● What is asked
Would you quote the material below in full and unchanged?

** Begin **

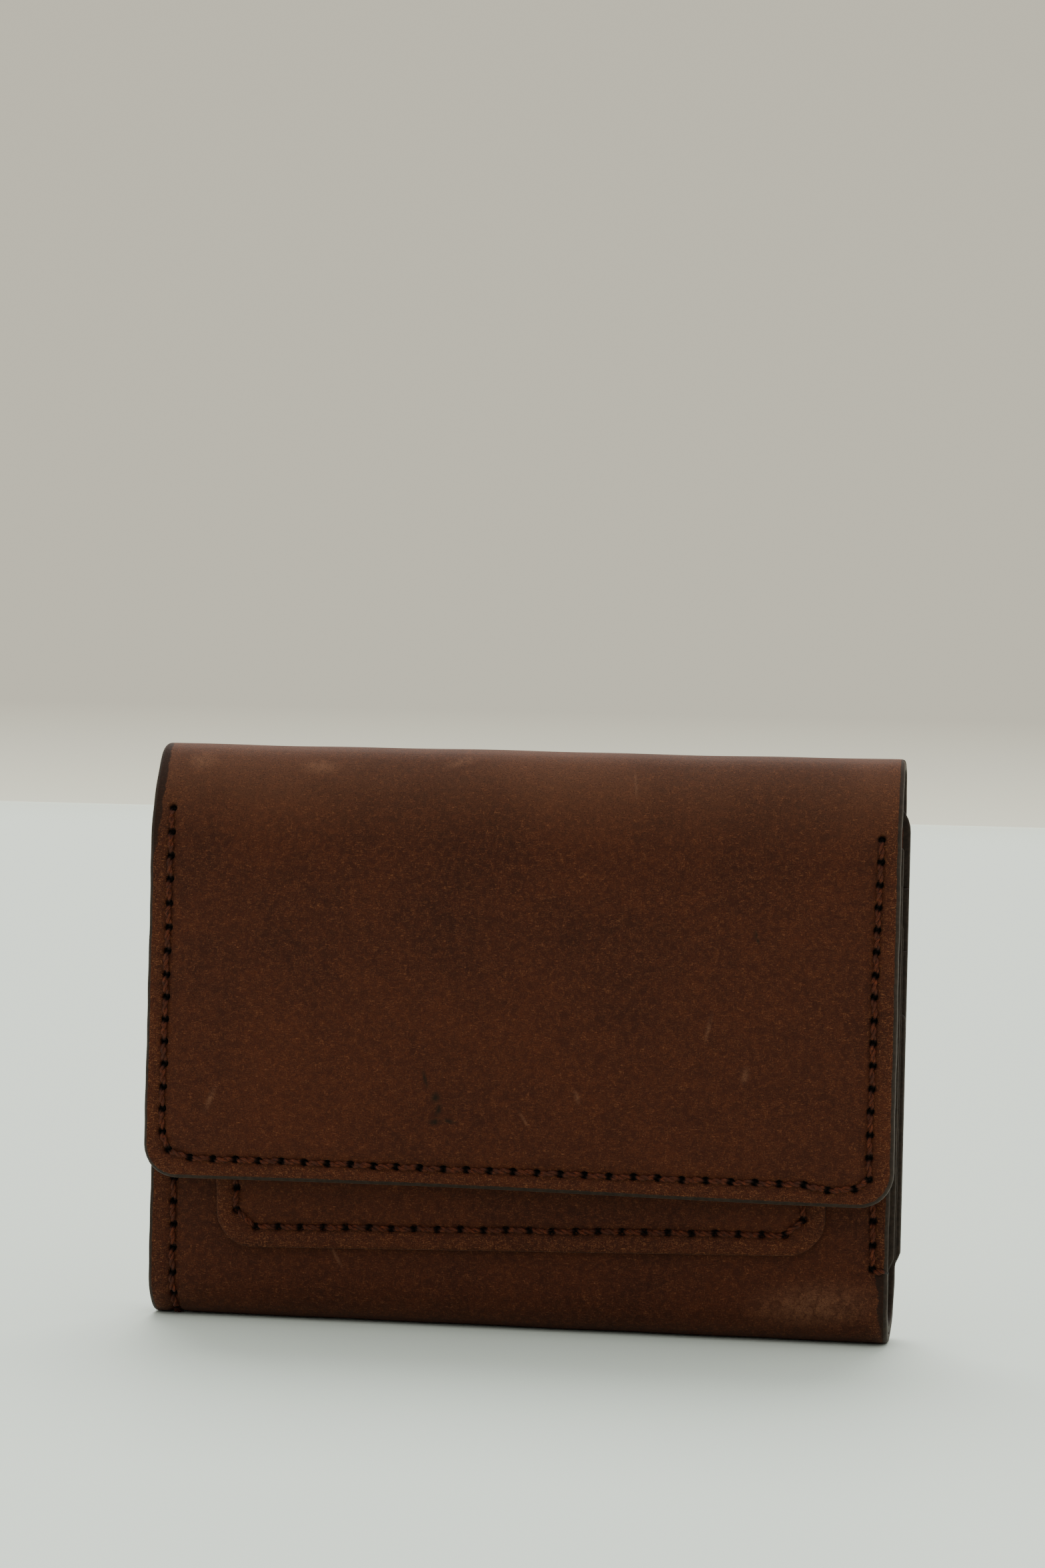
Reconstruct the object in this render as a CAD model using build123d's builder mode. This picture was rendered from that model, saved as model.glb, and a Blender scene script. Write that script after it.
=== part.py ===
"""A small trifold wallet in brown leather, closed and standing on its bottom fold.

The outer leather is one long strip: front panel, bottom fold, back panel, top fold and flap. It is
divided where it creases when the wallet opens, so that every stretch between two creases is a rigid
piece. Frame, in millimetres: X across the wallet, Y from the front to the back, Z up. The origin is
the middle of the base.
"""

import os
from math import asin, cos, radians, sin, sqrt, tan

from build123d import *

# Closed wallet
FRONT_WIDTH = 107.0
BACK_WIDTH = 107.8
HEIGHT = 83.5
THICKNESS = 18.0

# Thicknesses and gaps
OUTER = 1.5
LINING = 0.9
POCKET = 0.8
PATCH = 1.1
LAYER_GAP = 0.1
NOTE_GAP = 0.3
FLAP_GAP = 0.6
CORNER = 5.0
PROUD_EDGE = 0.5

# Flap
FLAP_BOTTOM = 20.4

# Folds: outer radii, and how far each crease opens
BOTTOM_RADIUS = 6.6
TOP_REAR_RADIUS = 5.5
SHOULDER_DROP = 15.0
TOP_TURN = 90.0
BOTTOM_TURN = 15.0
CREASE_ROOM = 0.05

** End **

● Worked answer
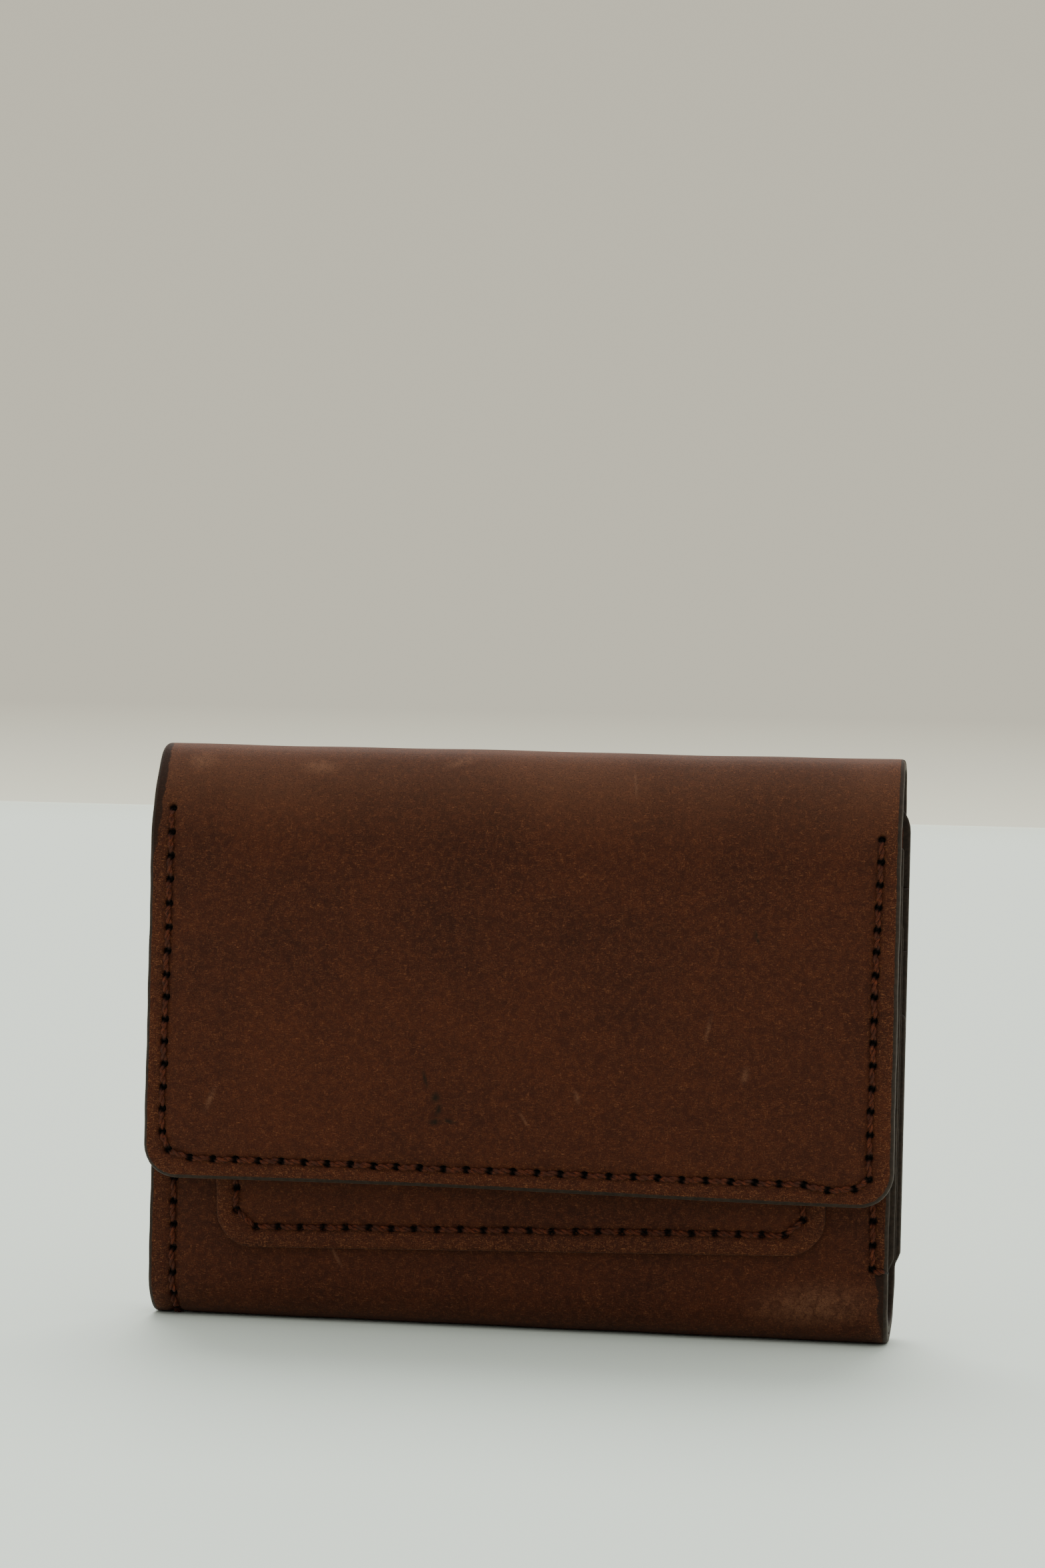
Reconstruct the object in this render as a CAD model using build123d's builder mode. This picture was rendered from that model, saved as model.glb, and a Blender scene script. Write that script after it.
=== part.py ===
"""A small trifold wallet in brown leather, closed and standing on its bottom fold.

The outer leather is one long strip: front panel, bottom fold, back panel, top fold and flap. It is
divided where it creases when the wallet opens, so that every stretch between two creases is a rigid
piece. Frame, in millimetres: X across the wallet, Y from the front to the back, Z up. The origin is
the middle of the base.
"""

import os
from math import asin, cos, radians, sin, sqrt, tan

from build123d import *

# Closed wallet
FRONT_WIDTH = 107.0
BACK_WIDTH = 107.8
HEIGHT = 83.5
THICKNESS = 18.0

# Thicknesses and gaps
OUTER = 1.5
LINING = 0.9
POCKET = 0.8
PATCH = 1.1
LAYER_GAP = 0.1
NOTE_GAP = 0.3
FLAP_GAP = 0.6
CORNER = 5.0
PROUD_EDGE = 0.5

# Flap
FLAP_BOTTOM = 20.4

# Folds: outer radii, and how far each crease opens
BOTTOM_RADIUS = 6.6
TOP_REAR_RADIUS = 5.5
SHOULDER_DROP = 15.0
TOP_TURN = 90.0
BOTTOM_TURN = 15.0
CREASE_ROOM = 0.05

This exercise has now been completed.